• **DO THIS**
For the material that follows, return exactly the lines from the one with "Continue the Blender" through the one with "BACK_WAVES = [(0.05, 2.0, 1.2), (0.03, 5.0, 0.0)]", both ends included.

• **MATERIAL FOR THIS EXERCISE**
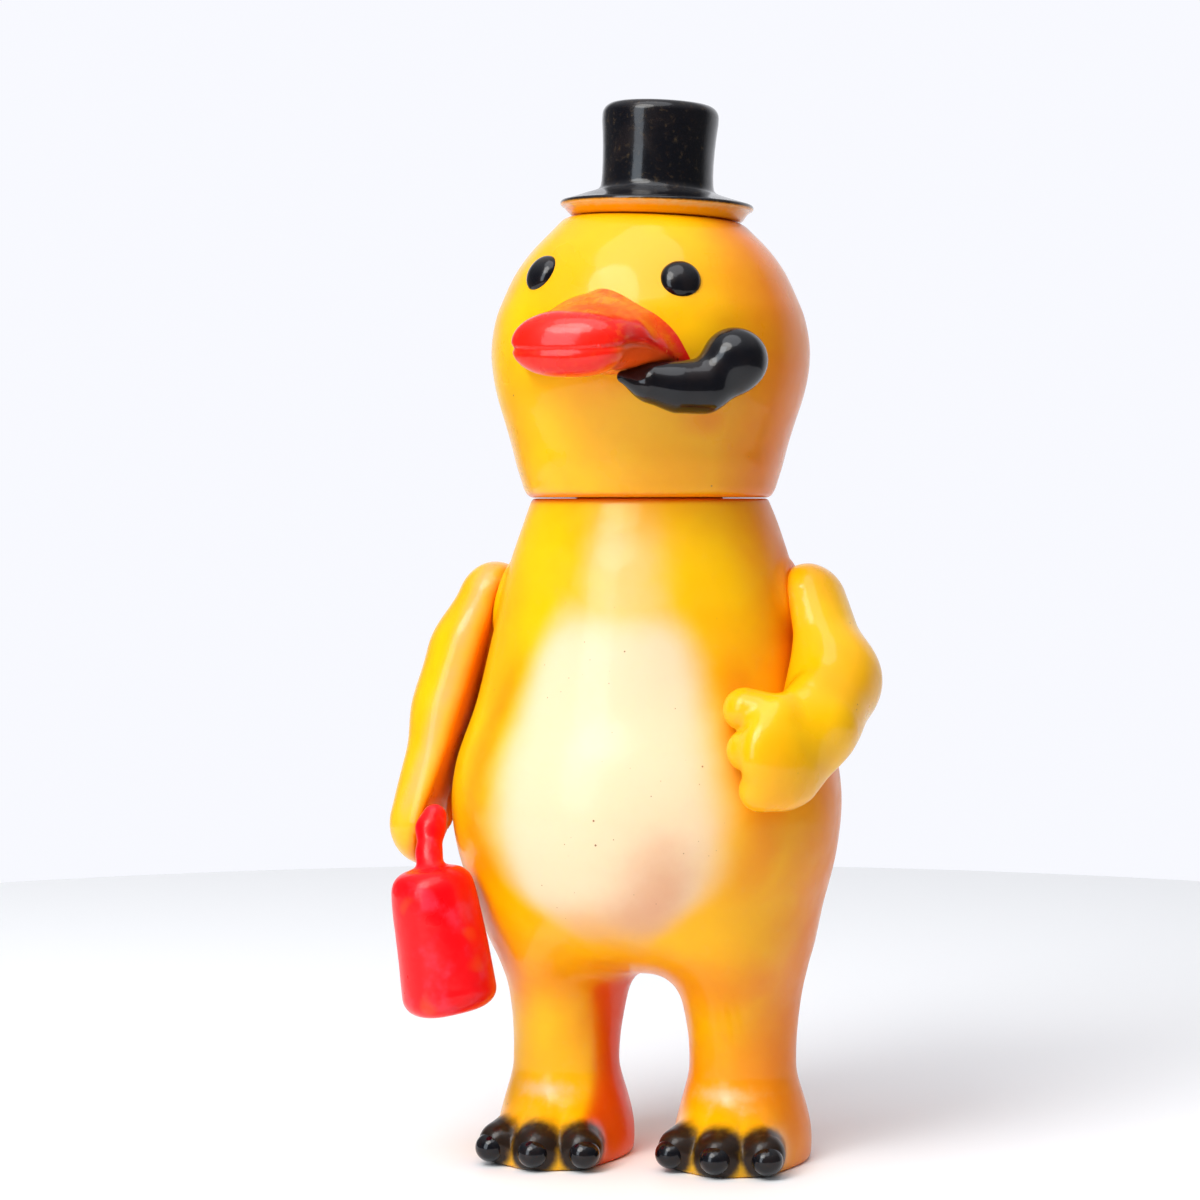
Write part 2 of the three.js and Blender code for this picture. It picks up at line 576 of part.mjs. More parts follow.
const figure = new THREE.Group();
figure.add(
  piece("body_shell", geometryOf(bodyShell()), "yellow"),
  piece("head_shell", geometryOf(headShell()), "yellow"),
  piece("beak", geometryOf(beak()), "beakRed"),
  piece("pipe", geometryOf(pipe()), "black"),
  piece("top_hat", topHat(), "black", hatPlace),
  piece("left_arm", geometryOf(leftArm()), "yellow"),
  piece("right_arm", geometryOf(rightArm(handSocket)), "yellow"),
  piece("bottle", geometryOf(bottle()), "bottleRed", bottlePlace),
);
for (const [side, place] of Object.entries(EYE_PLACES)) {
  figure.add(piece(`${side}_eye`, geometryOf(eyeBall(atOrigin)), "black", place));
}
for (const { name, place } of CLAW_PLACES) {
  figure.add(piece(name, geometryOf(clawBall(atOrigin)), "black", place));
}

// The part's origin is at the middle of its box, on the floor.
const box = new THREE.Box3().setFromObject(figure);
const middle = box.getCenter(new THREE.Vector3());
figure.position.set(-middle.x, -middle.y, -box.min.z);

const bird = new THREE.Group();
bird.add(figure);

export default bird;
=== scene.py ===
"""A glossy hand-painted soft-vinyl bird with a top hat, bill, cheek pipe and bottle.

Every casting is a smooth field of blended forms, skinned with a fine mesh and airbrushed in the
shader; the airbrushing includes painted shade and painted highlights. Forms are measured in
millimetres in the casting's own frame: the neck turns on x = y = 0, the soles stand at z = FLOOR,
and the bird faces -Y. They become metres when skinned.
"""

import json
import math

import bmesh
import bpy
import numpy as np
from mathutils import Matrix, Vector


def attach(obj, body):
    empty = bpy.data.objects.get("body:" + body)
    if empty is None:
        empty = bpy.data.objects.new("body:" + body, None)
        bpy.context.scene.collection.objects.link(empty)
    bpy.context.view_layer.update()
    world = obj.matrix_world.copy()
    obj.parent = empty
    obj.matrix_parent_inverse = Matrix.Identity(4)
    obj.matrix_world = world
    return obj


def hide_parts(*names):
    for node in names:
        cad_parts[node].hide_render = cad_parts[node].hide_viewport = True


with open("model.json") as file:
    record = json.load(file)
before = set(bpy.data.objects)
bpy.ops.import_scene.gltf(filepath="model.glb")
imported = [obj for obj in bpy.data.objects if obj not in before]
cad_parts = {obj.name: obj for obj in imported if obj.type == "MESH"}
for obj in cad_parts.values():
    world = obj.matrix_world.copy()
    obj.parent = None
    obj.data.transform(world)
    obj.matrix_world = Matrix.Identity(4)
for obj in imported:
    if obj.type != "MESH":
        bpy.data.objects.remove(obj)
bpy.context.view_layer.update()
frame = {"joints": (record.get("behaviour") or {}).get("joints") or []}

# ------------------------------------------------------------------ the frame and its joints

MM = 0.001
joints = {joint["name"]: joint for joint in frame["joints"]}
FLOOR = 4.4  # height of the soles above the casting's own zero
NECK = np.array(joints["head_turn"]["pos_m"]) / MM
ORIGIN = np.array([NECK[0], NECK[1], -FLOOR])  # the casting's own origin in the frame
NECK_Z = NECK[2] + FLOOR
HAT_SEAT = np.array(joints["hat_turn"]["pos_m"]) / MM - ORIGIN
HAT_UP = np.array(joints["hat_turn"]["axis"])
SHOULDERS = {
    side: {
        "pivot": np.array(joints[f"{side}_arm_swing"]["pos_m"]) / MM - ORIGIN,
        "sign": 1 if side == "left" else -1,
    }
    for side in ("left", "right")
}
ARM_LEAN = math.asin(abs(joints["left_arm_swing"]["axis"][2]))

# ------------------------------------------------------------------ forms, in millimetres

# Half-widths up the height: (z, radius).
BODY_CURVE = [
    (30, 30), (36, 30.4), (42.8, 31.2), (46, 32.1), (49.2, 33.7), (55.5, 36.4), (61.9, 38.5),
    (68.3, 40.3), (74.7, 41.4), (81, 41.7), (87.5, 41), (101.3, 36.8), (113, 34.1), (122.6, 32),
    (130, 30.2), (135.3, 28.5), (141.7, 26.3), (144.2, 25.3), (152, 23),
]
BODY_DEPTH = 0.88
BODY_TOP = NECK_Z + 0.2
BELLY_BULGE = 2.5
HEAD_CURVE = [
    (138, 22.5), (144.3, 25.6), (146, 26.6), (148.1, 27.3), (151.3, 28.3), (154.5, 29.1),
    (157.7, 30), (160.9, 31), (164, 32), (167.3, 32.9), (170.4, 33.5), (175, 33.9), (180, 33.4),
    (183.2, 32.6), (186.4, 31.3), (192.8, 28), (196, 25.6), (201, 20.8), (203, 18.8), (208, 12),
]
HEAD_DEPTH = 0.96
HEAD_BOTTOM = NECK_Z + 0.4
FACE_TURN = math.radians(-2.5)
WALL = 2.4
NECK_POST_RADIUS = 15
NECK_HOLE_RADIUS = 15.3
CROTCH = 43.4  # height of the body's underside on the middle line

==

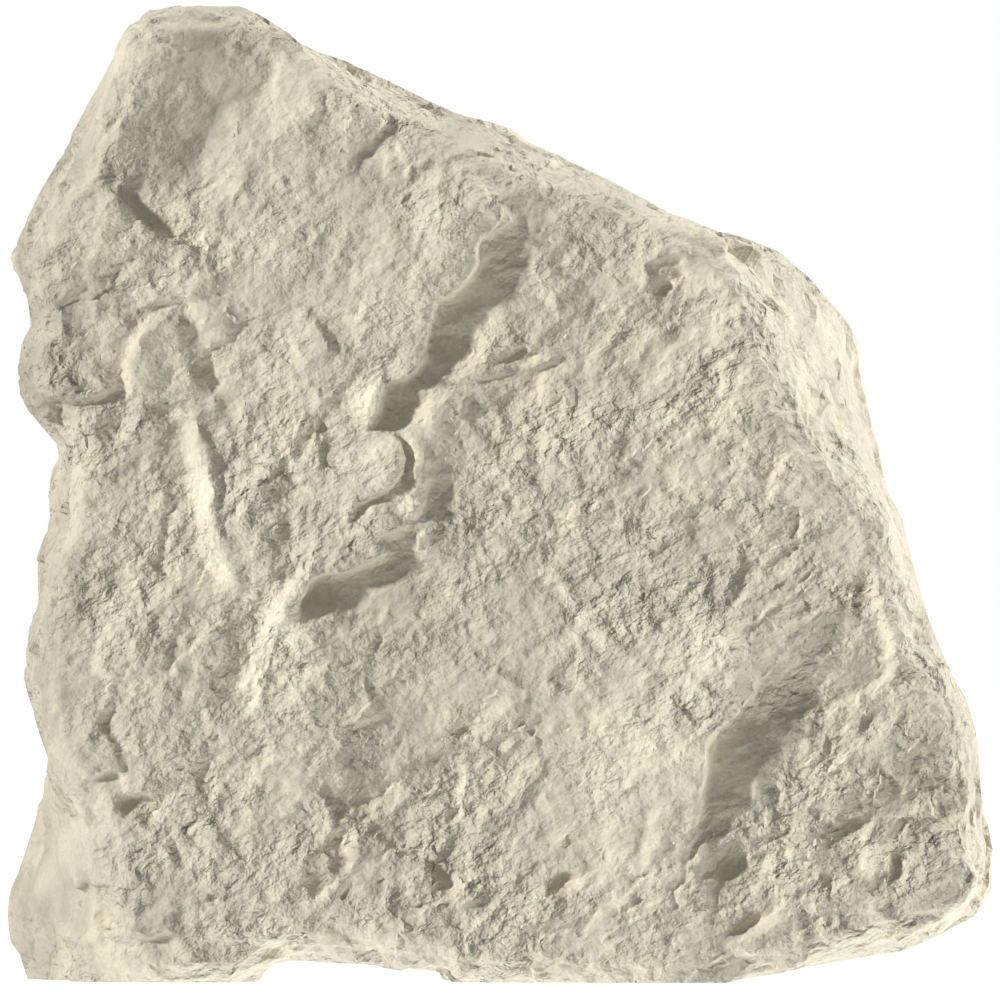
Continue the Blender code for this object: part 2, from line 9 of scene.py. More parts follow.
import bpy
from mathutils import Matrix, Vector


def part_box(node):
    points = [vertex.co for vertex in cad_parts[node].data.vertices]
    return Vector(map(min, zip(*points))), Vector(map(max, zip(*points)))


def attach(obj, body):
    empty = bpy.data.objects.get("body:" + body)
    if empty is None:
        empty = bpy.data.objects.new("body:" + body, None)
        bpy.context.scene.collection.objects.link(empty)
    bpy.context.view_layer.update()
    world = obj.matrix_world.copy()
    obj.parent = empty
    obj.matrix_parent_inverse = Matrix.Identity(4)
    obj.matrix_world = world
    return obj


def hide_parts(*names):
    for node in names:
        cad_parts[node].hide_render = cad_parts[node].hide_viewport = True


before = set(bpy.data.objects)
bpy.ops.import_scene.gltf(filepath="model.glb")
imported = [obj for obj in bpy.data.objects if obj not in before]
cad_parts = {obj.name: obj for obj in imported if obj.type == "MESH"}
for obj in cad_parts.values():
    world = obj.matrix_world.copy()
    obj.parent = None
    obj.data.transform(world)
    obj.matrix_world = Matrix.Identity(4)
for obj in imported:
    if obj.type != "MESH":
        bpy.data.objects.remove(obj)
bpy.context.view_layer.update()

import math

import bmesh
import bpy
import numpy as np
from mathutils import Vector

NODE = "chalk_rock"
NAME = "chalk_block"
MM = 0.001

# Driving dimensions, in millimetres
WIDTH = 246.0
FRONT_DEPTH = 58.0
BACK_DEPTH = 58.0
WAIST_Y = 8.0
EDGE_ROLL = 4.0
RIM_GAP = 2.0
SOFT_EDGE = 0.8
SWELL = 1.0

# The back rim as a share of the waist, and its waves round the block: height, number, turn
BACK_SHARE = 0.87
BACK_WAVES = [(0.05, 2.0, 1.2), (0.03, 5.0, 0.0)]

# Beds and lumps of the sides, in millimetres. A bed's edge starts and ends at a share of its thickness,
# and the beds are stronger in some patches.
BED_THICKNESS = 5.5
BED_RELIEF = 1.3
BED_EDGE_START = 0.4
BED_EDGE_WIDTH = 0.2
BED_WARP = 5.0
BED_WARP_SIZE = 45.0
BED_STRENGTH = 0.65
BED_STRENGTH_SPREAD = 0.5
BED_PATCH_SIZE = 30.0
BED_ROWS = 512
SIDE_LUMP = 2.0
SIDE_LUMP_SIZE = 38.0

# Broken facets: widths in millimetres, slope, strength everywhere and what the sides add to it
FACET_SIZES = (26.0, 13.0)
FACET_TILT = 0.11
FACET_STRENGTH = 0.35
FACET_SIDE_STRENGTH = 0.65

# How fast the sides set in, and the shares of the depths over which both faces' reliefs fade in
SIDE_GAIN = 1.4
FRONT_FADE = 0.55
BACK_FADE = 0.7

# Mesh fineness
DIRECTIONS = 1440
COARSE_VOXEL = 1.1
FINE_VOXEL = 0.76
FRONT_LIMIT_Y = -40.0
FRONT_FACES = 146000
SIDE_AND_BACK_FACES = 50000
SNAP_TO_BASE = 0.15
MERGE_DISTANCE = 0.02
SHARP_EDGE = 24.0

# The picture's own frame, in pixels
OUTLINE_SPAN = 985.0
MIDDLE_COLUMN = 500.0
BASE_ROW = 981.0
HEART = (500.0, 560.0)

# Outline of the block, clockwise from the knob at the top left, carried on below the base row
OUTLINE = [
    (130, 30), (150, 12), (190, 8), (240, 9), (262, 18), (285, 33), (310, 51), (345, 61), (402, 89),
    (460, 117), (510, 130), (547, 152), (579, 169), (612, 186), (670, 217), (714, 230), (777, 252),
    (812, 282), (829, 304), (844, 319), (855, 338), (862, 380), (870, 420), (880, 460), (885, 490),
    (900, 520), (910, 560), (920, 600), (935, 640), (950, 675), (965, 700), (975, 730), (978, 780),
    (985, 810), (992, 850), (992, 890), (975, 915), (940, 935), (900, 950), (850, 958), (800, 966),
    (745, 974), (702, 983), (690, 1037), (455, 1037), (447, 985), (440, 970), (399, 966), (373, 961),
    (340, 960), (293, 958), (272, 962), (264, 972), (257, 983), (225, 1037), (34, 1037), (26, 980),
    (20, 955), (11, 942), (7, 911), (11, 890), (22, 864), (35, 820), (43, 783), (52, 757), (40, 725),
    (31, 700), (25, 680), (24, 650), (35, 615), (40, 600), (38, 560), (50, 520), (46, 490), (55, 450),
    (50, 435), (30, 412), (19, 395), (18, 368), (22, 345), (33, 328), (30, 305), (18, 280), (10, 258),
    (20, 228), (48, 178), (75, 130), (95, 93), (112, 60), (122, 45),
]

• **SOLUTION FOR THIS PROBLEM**
Continue the Blender code for this object: part 2, from line 9 of scene.py. More parts follow.
import bpy
from mathutils import Matrix, Vector


def part_box(node):
    points = [vertex.co for vertex in cad_parts[node].data.vertices]
    return Vector(map(min, zip(*points))), Vector(map(max, zip(*points)))


def attach(obj, body):
    empty = bpy.data.objects.get("body:" + body)
    if empty is None:
        empty = bpy.data.objects.new("body:" + body, None)
        bpy.context.scene.collection.objects.link(empty)
    bpy.context.view_layer.update()
    world = obj.matrix_world.copy()
    obj.parent = empty
    obj.matrix_parent_inverse = Matrix.Identity(4)
    obj.matrix_world = world
    return obj


def hide_parts(*names):
    for node in names:
        cad_parts[node].hide_render = cad_parts[node].hide_viewport = True


before = set(bpy.data.objects)
bpy.ops.import_scene.gltf(filepath="model.glb")
imported = [obj for obj in bpy.data.objects if obj not in before]
cad_parts = {obj.name: obj for obj in imported if obj.type == "MESH"}
for obj in cad_parts.values():
    world = obj.matrix_world.copy()
    obj.parent = None
    obj.data.transform(world)
    obj.matrix_world = Matrix.Identity(4)
for obj in imported:
    if obj.type != "MESH":
        bpy.data.objects.remove(obj)
bpy.context.view_layer.update()

import math

import bmesh
import bpy
import numpy as np
from mathutils import Vector

NODE = "chalk_rock"
NAME = "chalk_block"
MM = 0.001

# Driving dimensions, in millimetres
WIDTH = 246.0
FRONT_DEPTH = 58.0
BACK_DEPTH = 58.0
WAIST_Y = 8.0
EDGE_ROLL = 4.0
RIM_GAP = 2.0
SOFT_EDGE = 0.8
SWELL = 1.0

# The back rim as a share of the waist, and its waves round the block: height, number, turn
BACK_SHARE = 0.87
BACK_WAVES = [(0.05, 2.0, 1.2), (0.03, 5.0, 0.0)]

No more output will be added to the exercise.